12/06/2024
Me lembro da primeira vez que pisei num hospital psiquiátrico. Era noite, um prédio antigo, meu colega foi me conduzindo por mais de uma porta trancada até entrarmos no salão cheio de pacientes. Um paciente com alguma síndrome psicótica veio ao meu encontro e eu não sabia nem como falar com ele. Mas, senti paz, sim, eu estava no lugar certo.
Na faculdade de medicina eu odiava psiquiatria. Gostava de UTI, cirurgias, plantões, pacientes com câncer. Até eu descobrir, como me disse um paciente esquizofrênico esses dias, que "a doença mental é o pior câncer que existe". Fazendo residência em medicina da família, tive contato com meus primeiros pacientes psiquiátricos, e ouvindo deles coisas como "nunca conheci uma médica como você", "você tem uma luz ao redor de você", "estou vendo uma auréola em cima da sua cabeça", "foi Deus que me trouxe até você; eu ia me matar hoje" e tantas outras coisas, entendi o recado e me rendi: abandonei tudo e, contrariando a expectativa de todos meus colegas e professores de faculdade, fui pra Porto Alegre estudar psiquiatria.

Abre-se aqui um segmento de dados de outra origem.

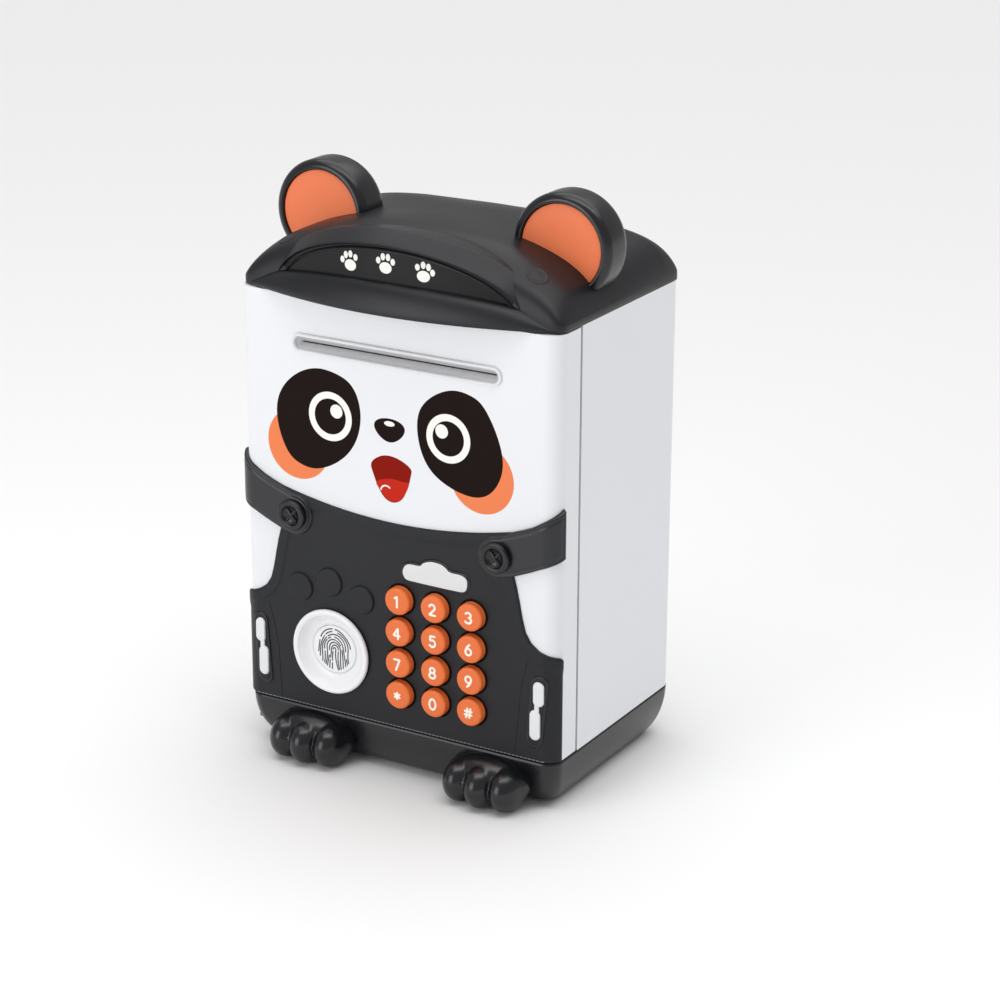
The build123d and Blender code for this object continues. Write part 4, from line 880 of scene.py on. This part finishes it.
def visor_rise(x):
    """Height of the visor's root over the roof's foot: 11.4 * sqrt(1 - (x / HALF_W)^2)."""
    return 11.4 * np.sqrt(np.maximum(0.0, 1 - (x / HALF_W) ** 2))


visor_x = 66.5 * np.sin(np.linspace(-1, 1, 121) * math.pi / 2)
tip = np.sqrt(np.maximum(0, 1 - (visor_x / 66.6) ** 8))
root = visor_rise(visor_x) * tip
visor_section = [(9.0, 0.3), (1.2, 0.02), (0.45, 0.1), (0.12, 0.4 * tip), (0.0, tip),
                 (0.02, 1.7 * tip + 0.03 * root), (0.35, 1.9 * tip + 0.16 * root),
                 (1.0, 1.5 * tip + 0.38 * root), (1.9, 0.9 * tip + 0.62 * root),
                 (3.0, 0.4 * tip + 0.82 * root), (4.2, 0.1 * tip + 0.95 * root),
                 (5.6, root + 0.02), (9.0, root)]
visor_edge = VISOR_Y + bow(visor_x)
visor_rings = np.array([np.stack([visor_x, visor_edge + depth, ROOF_Z + rise + 0 * root], -1)
                        for depth, rise in visor_section])
points, faces = ring_solid(visor_rings.transpose(1, 0, 2))
mesh_piece("roof_visor", points, faces, "cabinet", satin_black)

sign_black = moulded("satin_sign_black", "#101113", 0.42, grain=0.6, depth=0.01, shine=0.25, tint=0.04)
across_sign = SIGN_HALF_W * 0.999 * np.sin(np.linspace(-1, 1, 121) * math.pi / 2)
sign_top = ROOF_Z + SIGN_RISE * np.sqrt(1 - (across_sign / SIGN_HALF_W) ** 2)
sign_foot = np.minimum(ROOF_Z + visor_rise(across_sign) - 1.5, sign_top)
share = np.linspace(0, 1, 20)[:, None]
sign_z = sign_foot + share * (sign_top - sign_foot)
sign_y = BROW_Y + bow(across_sign) + 1.4 + 0 * sign_z
front_face = np.stack([across_sign + 0 * sign_z, sign_y, sign_z], -1)
points, faces = slab(front_face, front_face + np.array([0, 1.6, 0]))
mesh_piece("sign", points, faces, "cabinet", sign_black, ["sign_panel"])


def on_sign(x, z, h):
    """Point that stands h off the sign's face."""
    return np.stack([x, BROW_Y + bow(x) + 1.4 - h, z], -1)


prints = []
paw_pads = ((0, -1.5, 2.6, 2.1), (-3.1, 1.0, 0.95, 1.25), (-1.1, 2.5, 0.95, 1.35),
            (1.1, 2.5, 0.95, 1.35), (3.1, 1.0, 0.95, 1.25))
for print_x, tilt in ((-16, 14), (0, 0), (16, -14)):
    lean = math.radians(tilt)
    print_z = ROOF_Z + 18.2 - abs(tilt) * 0.09
    for dx, dz, rx, rz in paw_pads:
        px = print_x + dx * math.cos(lean) - dz * math.sin(lean) + rx * np.cos(angle)
        pz = print_z + dz * math.cos(lean) + dx * math.sin(lean) + rz * np.sin(angle)
        middle = np.array([px.mean(), pz.mean()])
        layers = [on_sign(middle[0] + k * (px - middle[0]), middle[1] + k * (pz - middle[1]), h)
                  for k, h in ((1, 0.0), (1, 0.06), (0.5, 0.06))]
        prints.append(ring_solid(np.array(layers)))
points, faces = joined(prints)
mesh_piece("sign_paw_prints", points, faces, "cabinet", white_ink, smooth=False)

# --- Ears ----------------------------------------------------------------------------------
# Each ear is a round black cup with a rolled rim, and a satin orange disc pressed into it. It
# stands in the dome, which rises round its foot.

ear_orange = moulded("moulded_orange_inlay", "#F98354", 0.48, grain=0.6, depth=0.004,
                     shine=0.3, tint=0.02)
EAR_R = 20.3
for side in ("left", "right"):
    low, high = (np.array(c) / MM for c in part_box(f"{side}_ear_shell"))
    x = low[0] + EAR_R if side == "left" else high[0] - EAR_R
    z, front, rear = high[2] - EAR_R, low[1], high[1]
    profile = ([(1.0, rear)] + arc_profile(EAR_R - 5.5, rear - 5.5, 5.5, 90, 0, 10)
               + [(EAR_R, (front + rear) / 2)]
               + arc_profile(EAR_R - 3.2, front + 3.2, 3.2, 0, -90, 9)
               + arc_profile(17.1, front + 0.35, 0.35, -90, -180, 4)
               + [(16.7, front + 2.2), (1.0, front + 2.3)])
    points, faces = turned((x, z), profile, 128)
    mesh_piece(f"{side}_ear", points, faces, "cabinet", gloss_black,
               [f"{side}_ear_shell"])
    disc_y = front + 0.85
    profile = [(16.4, front + 2.6), (16.45, front + 1.1), (16.3, front + 0.92), (16.0, disc_y),
               (8, disc_y), (0.5, disc_y)]
    points, faces = turned((x, z), profile)
    mesh_piece(f"{side}_ear_disc", points, faces, "cabinet", ear_orange,
               [f"{side}_ear_inlay"])

# --- Base and paws -------------------------------------------------------------------------
# Black tub with quarter-ellipse lower edges, and two three-toed paws fixed to its front. The
# skin lies a hair's breadth outside the tub, whose own rim and wells show from above.


def rounded_plan(low_x, high_x, low_y, high_y, radius, count=400):
    """Rounded rectangle as offset corners: centre of each corner plus radius in direction a."""
    a = np.linspace(0, 2 * math.pi, count, endpoint=False)
    x = (low_x + high_x) / 2 + np.sign(np.cos(a)) * ((high_x - low_x) / 2 - radius)
    y = (low_y + high_y) / 2 + np.sign(np.sin(a)) * ((high_y - low_y) / 2 - radius)
    return x + radius * np.cos(a), y + radius * np.sin(a)


SKIN = 0.06
TUCK, FRONT_TUCK = 9.5, 12.8
tub_rings = []
for step in np.linspace(math.pi / 2, 0, 22):
    fade = 1 - math.sin(step)
    x, y = rounded_plan(-HALF_W - SKIN + TUCK * fade, HALF_W + SKIN - TUCK * fade,
                        FRONT_Y - SKIN + FRONT_TUCK * fade, BACK_Y + SKIN - TUCK * fade, CORNER_R)
    height = max(0.12, SEAM_Z * (1 - math.cos(step)))
    tub_rings.append(np.stack([x, np.minimum(y, BACK_Y), np.full(len(x), height)], -1))
tub_rings = np.array(tub_rings)
inner = tub_rings[::-1] + (np.array([0, 8, 0]) - tub_rings[::-1]) * np.array([0.004, 0.004, 0])
points, faces = tube(np.concatenate([tub_rings, inner]))
mesh_piece("tub_skin", points, faces, "cabinet", gloss_black)


def paw_surface(x, toes, mound, power=26):
    """Paw as one skin: along each ray from its middle, the smooth farthest of its ellipsoids.

    r = (sum r_i ^ power) ^ (1 / power), where r_i is where the ray leaves ellipsoid i.
    """
    a = np.linspace(0, 2 * math.pi, 180, endpoint=False)
    b = np.linspace(0.02, math.pi - 0.02, 110)
    outward = np.sin(b)[:, None]
    d = np.stack([outward * np.cos(a), outward * np.sin(a), np.cos(b)[:, None] + 0 * a], -1)
    origin = np.array([x, -43.0, 8.0])
    total = np.zeros(d.shape[:2])
    for centre, axes in toes + [mound]:
        offset = (origin - np.array(centre)) / np.array(axes)
        way = d / np.array(axes)
        qa, qb, qc = (way ** 2).sum(-1), (way * offset).sum(-1), (offset ** 2).sum() - 1
        root_part = qb ** 2 - qa * qc
        hit = np.where(root_part > 0, (-qb + np.sqrt(np.maximum(root_part, 0))) / qa, 0)
        total += np.maximum(hit, 0) ** power
    skin = origin + d * (total ** (1 / power))[..., None]
    skin[..., 2] = np.maximum(skin[..., 2], 0.03)
    return skin


for side in ("left", "right"):
    low, high = (np.array(c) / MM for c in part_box(f"{side}_paw"))
    x = (low[0] + high[0]) / 2
    toes = [((x + n * 10.0, -45.6 + 1.5 * abs(n), 8.5), (6.5, 9.2, 8.5)) for n in (-1, 0, 1)]
    skin = paw_surface(x, toes, ((x, -40.5, 9.9), (17.6, 9.6, 9.5)))
    points, faces = ring_solid(skin)
    mesh_piece(f"{side}_paw_skin", points, faces, "cabinet", gloss_black,
               [f"{side}_paw"])

# --- Parts that show when the door is open -------------------------------------------------
# Plain moulded and metal parts inside: cover, feeder, latch, floor, screws and battery box.
# They keep their own shapes and take only a material.

grey_abs = moulded("moulded_grey_abs", "#9A9CA0", 0.5, tint=0.04)
zinc = moulded("zinc_plated_steel", "#B9BABD", 0.35, grain=0.8, depth=0.004, tint=0.06, metal=1.0)
brass = moulded("nickelled_brass", "#C9B27A", 0.3, grain=0.8, depth=0.004, tint=0.06, metal=1.0)
rubber = moulded("black_nitrile_rubber", "#1C1C1D", 0.75, grain=0.4, depth=0.03)
acetal = moulded("white_acetal", "#E6E4DC", 0.4, tint=0.02)
solder_mask = moulded("green_solder_mask", "#1E6B3A", 0.3, tint=0.06)
silicone = moulded("milky_silicone", "#C9CAC6", 0.5, tint=0.03)
wrapper = moulded("printed_cell_jacket", "#34506E", 0.3, tint=0.08)
for material, names in (
        (grey_abs, ["latch_keeper", "door_back_cover", "feeder_frame", "latch_housing", "speaker"]),
        (zinc, ["base_screws", "roof_screws", "door_screws", "hinge_pins", "feed_motor",
                "feed_shaft", "pinch_shaft", "latch_bolt"]),
        (brass, ["battery_contacts"]),
        (rubber, ["feed_rollers", "pinch_rollers"]),
        (acetal, ["shaft_gear", "motor_pinion"]),
        (solder_mask, ["main_board"]),
        (silicone, ["keypad_membrane"]),
        (wrapper, ["battery_cells"]),
        (gloss_black, ["base_tub", "battery_cover", "roof_plugs"]),
        (charcoal_abs, ["inner_floor"])):
    for name in names:
        paint_node(name, material)

low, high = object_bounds()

A psiquiatria me humaniza a cada dia. Me coloca em contato direto com o ser humano sem filtros, sem máscaras, sem ter para onde fugir. Sim, o fundo do poço existe e é lá. A psiquiatria me lembra todos os dias de quão pequena, frágil e vulnerável eu sou. Ela me mostra o meu lado mais animalesco e me confronta com todas as minhas hipocrisias e preconceitos do passado - "ah, eu jamais faria isso" - sim, Bruna, você, no lugar dele, faria sim, talvez até pior.
A psiquiatria me ensinou a ser eu mesma, com minhas qualidades e meus defeitos. Não que haja beleza em tê-los, mas também não há vergonha alguma. A psiquiatria me mostrou os meus limites enquanto médica, mas que não há limites na minha pessoa enquanto ser humano que sou e nos recursos que eu posso usar como para aliviar a dor do meu próximo, nem que seja somente um abraço ou um clamor aos céus por uma intervenção divina. A psiquiatria me mostrou que o psiquiatra é médico sim e tem que ser um médico tão médico que ele precisa extrapolar a medicina, abandonar seu jaleco engomado e conhecer muitas outras áreas do conhecimento.